In 2-dimensions, I posted a solution on the FEX that would work. But 2-d is trivial. You triangulate the domain, then generate random points in the various triangles. This is done by first computing the area of each triangle, then generate points in the triangles proportionally to their area. And generating a point inside a trangle is trivial. You can find code for this in randpoly.
X = [0 .1 .9 1];Y = [0 .1 .9 1];
boxes = [X(1),Y(1);X(4),Y(1);X(4),Y(4);X(1),Y(4);X(1),Y(1);X(2),Y(2);X(2),Y(3);X(3),Y(3);X(3),Y(2);X(2),Y(2)]

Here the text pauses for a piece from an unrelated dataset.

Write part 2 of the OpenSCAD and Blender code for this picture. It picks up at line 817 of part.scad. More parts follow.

interpoly = polyshape(boxes);
plot(interpoly)
hold on
XY = randpoly(1000,interpoly);
plot(XY(:,1),XY(:,2),'r.')
Again, pretty easy in 2-d, partly because all the work is already done for you.
The same general idea would even work well enough in 3-d. Again, tesselate the domain that lies between the two boxes. Then it is trivial to perform the work. In fact, as long as the dimension is low enough to dissect the domain between the boxes into a simplicial complex, then you want to follow the approach I suggest.

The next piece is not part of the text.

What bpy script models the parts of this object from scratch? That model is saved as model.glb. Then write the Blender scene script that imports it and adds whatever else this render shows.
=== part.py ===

However, in higher dimensions it gets way more complicated. As you should understand, rejection is not always an option, since the curse of dimensionality will hurt you. But for the same reason, the cost of performing a dissection of the domain of interest gets very expensive. Its been a while since I , but I am pretty sure the count of number of simplexes to tile a domain is something like O(factorial(N)), where N is the number of dimensions. You don't really want to go there.

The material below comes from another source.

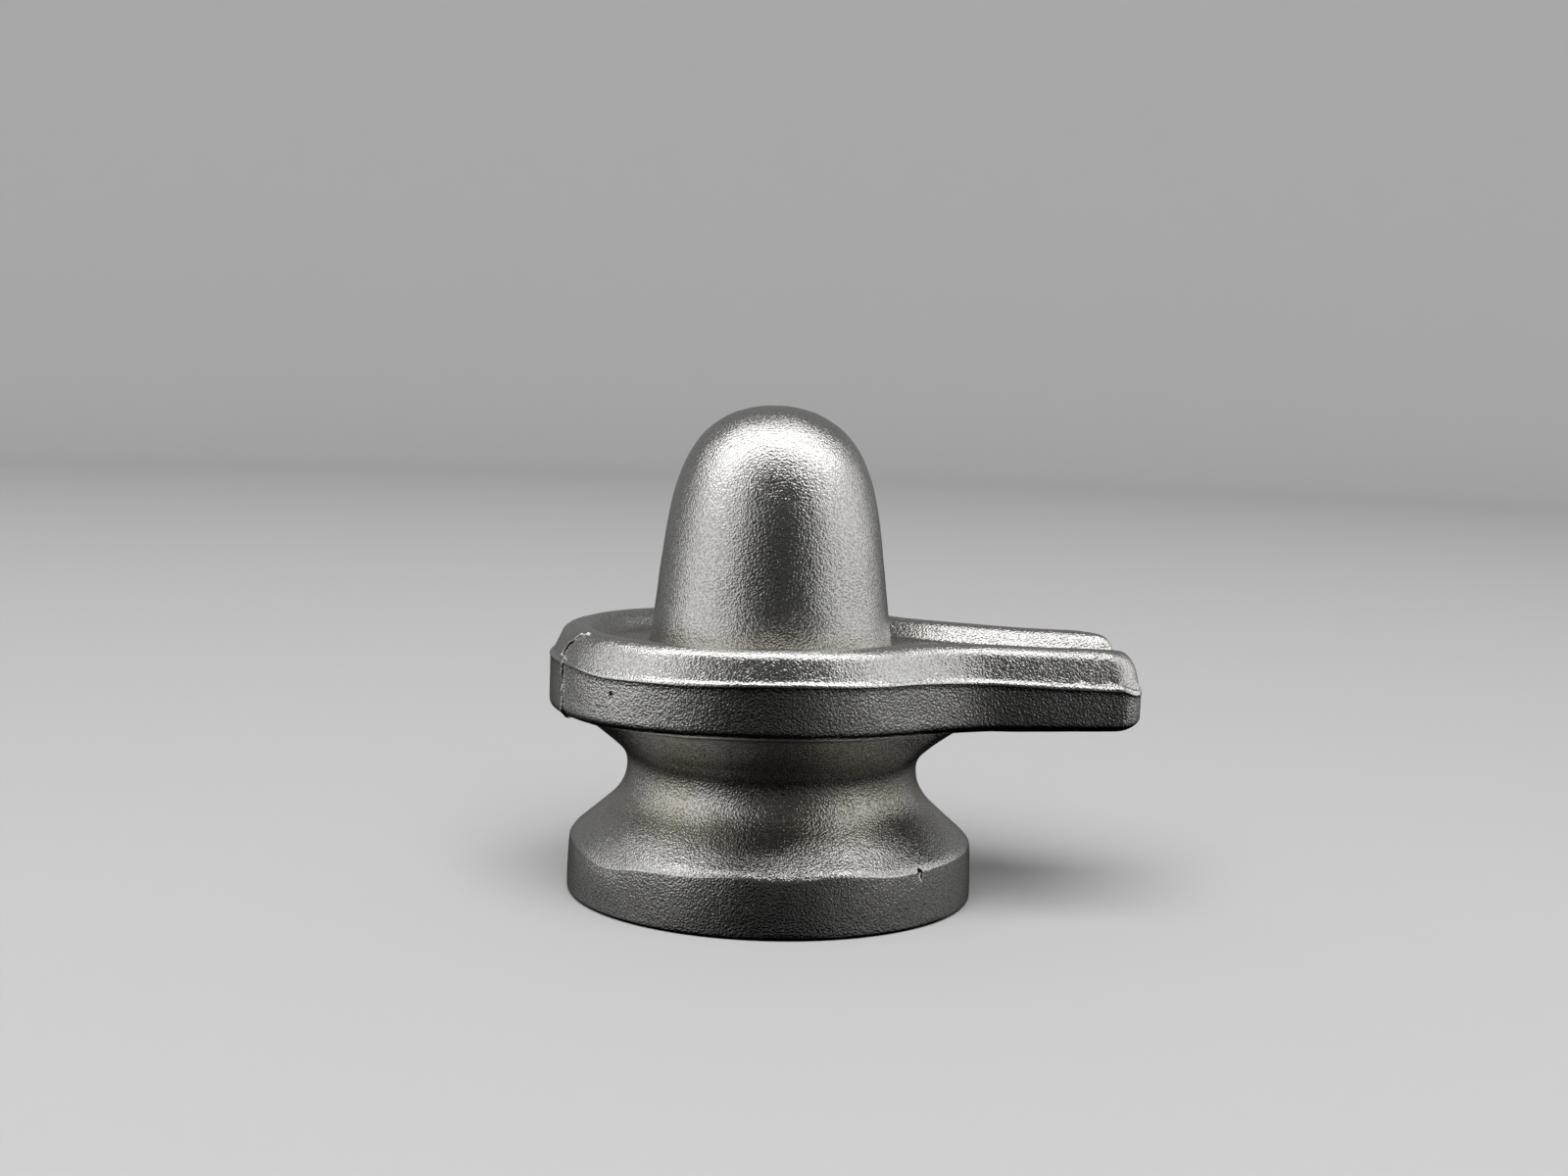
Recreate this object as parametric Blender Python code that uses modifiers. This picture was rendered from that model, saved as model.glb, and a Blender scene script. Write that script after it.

The good news is the curse of dimensionality actually helps you in this case, in terms of rejection. What matters is the ratio of n-d volumes of the two boxes. For example, in 10 dimensions, if the smaller box has side length 99% of the larger box, then the rejection fraction is only
(99/100)^10
which says you need to over-sample by a factor of approximately 10 to 1, since 90.44% of the samples will be rejected. And that is not at all a bad rejection fraction.